* start *

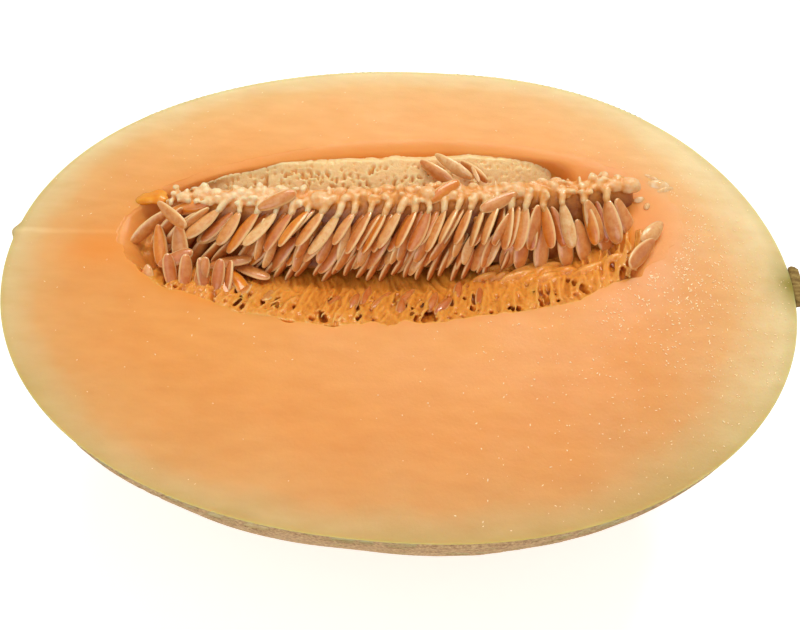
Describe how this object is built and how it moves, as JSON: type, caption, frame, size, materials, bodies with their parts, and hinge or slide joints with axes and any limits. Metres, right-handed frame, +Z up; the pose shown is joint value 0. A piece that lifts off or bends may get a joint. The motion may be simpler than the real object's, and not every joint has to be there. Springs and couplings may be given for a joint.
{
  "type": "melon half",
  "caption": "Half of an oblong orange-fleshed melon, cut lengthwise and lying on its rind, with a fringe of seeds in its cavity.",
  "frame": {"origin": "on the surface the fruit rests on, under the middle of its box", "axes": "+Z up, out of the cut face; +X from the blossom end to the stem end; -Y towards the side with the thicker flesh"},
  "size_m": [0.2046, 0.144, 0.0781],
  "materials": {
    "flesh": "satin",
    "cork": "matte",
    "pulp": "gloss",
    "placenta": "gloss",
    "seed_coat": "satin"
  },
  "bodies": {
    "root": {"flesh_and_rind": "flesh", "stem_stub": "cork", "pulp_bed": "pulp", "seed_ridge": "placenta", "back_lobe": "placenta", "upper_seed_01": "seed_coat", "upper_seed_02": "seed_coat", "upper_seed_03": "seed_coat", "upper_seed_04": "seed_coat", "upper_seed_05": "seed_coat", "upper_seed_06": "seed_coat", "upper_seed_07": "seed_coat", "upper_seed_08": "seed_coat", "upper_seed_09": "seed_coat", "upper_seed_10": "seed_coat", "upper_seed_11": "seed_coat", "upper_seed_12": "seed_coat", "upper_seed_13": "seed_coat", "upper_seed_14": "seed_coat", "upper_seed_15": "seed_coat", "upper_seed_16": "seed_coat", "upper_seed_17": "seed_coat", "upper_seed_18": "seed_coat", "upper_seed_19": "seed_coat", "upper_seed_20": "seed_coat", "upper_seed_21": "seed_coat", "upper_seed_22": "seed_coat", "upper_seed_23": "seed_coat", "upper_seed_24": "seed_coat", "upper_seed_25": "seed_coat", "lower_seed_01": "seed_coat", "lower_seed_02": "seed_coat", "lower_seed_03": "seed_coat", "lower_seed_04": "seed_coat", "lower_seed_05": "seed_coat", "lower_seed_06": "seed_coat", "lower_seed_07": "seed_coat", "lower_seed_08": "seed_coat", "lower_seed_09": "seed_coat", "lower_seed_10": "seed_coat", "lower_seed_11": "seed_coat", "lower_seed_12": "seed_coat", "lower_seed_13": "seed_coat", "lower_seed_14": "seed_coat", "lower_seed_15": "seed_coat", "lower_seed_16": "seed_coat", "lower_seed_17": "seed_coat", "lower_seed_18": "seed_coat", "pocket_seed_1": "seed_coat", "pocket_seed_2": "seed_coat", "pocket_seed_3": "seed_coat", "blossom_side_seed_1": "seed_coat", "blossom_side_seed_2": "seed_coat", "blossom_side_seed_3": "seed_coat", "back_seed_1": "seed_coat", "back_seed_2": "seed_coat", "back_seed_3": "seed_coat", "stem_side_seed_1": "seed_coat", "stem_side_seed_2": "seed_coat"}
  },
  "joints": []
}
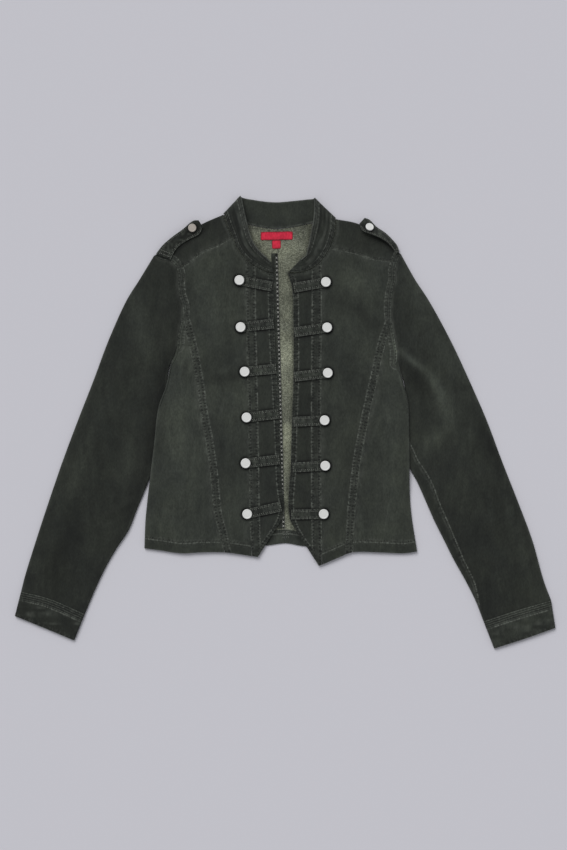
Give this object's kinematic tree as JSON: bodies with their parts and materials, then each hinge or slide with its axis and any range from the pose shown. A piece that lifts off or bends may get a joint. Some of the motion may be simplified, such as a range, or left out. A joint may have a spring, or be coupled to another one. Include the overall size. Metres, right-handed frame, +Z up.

* end *

Aim —
Copy all the entries verbatim.

Task output —
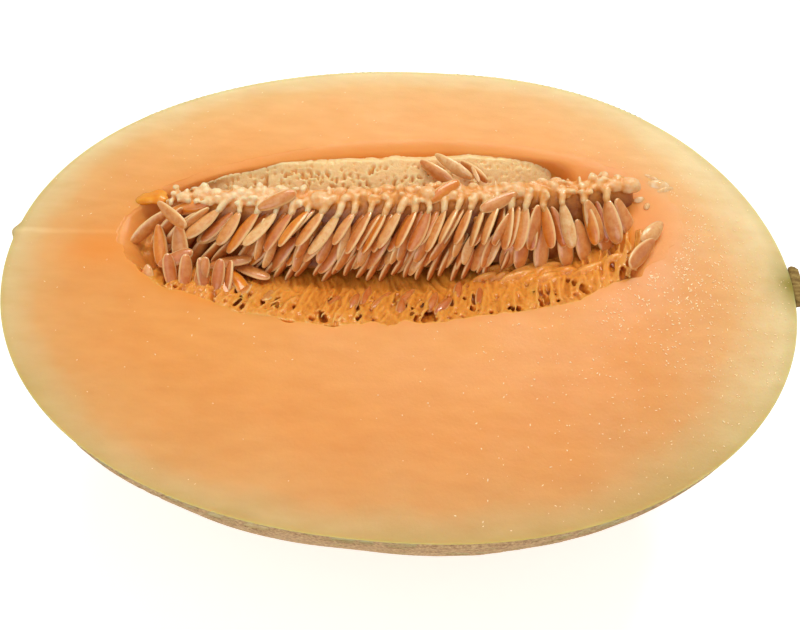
Describe how this object is built and how it moves, as JSON: type, caption, frame, size, materials, bodies with their parts, and hinge or slide joints with axes and any limits. Metres, right-handed frame, +Z up; the pose shown is joint value 0. A piece that lifts off or bends may get a joint. The motion may be simpler than the real object's, and not every joint has to be there. Springs and couplings may be given for a joint.
{
  "type": "melon half",
  "caption": "Half of an oblong orange-fleshed melon, cut lengthwise and lying on its rind, with a fringe of seeds in its cavity.",
  "frame": {"origin": "on the surface the fruit rests on, under the middle of its box", "axes": "+Z up, out of the cut face; +X from the blossom end to the stem end; -Y towards the side with the thicker flesh"},
  "size_m": [0.2046, 0.144, 0.0781],
  "materials": {
    "flesh": "satin",
    "cork": "matte",
    "pulp": "gloss",
    "placenta": "gloss",
    "seed_coat": "satin"
  },
  "bodies": {
    "root": {"flesh_and_rind": "flesh", "stem_stub": "cork", "pulp_bed": "pulp", "seed_ridge": "placenta", "back_lobe": "placenta", "upper_seed_01": "seed_coat", "upper_seed_02": "seed_coat", "upper_seed_03": "seed_coat", "upper_seed_04": "seed_coat", "upper_seed_05": "seed_coat", "upper_seed_06": "seed_coat", "upper_seed_07": "seed_coat", "upper_seed_08": "seed_coat", "upper_seed_09": "seed_coat", "upper_seed_10": "seed_coat", "upper_seed_11": "seed_coat", "upper_seed_12": "seed_coat", "upper_seed_13": "seed_coat", "upper_seed_14": "seed_coat", "upper_seed_15": "seed_coat", "upper_seed_16": "seed_coat", "upper_seed_17": "seed_coat", "upper_seed_18": "seed_coat", "upper_seed_19": "seed_coat", "upper_seed_20": "seed_coat", "upper_seed_21": "seed_coat", "upper_seed_22": "seed_coat", "upper_seed_23": "seed_coat", "upper_seed_24": "seed_coat", "upper_seed_25": "seed_coat", "lower_seed_01": "seed_coat", "lower_seed_02": "seed_coat", "lower_seed_03": "seed_coat", "lower_seed_04": "seed_coat", "lower_seed_05": "seed_coat", "lower_seed_06": "seed_coat", "lower_seed_07": "seed_coat", "lower_seed_08": "seed_coat", "lower_seed_09": "seed_coat", "lower_seed_10": "seed_coat", "lower_seed_11": "seed_coat", "lower_seed_12": "seed_coat", "lower_seed_13": "seed_coat", "lower_seed_14": "seed_coat", "lower_seed_15": "seed_coat", "lower_seed_16": "seed_coat", "lower_seed_17": "seed_coat", "lower_seed_18": "seed_coat", "pocket_seed_1": "seed_coat", "pocket_seed_2": "seed_coat", "pocket_seed_3": "seed_coat", "blossom_side_seed_1": "seed_coat", "blossom_side_seed_2": "seed_coat", "blossom_side_seed_3": "seed_coat", "back_seed_1": "seed_coat", "back_seed_2": "seed_coat", "back_seed_3": "seed_coat", "stem_side_seed_1": "seed_coat", "stem_side_seed_2": "seed_coat"}
  },
  "joints": []
}
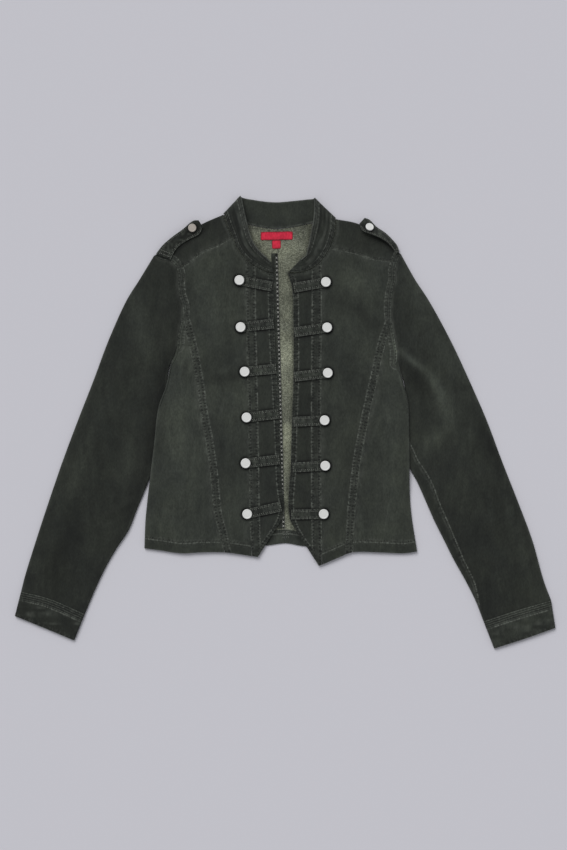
Give this object's kinematic tree as JSON: bodies with their parts and materials, then each hinge or slide with its axis and any range from the pose shown. A piece that lifts off or bends may get a joint. Some of the motion may be simplified, such as a range, or left out. A joint may have a spring, or be coupled to another one. Include the overall size. Metres, right-handed frame, +Z up.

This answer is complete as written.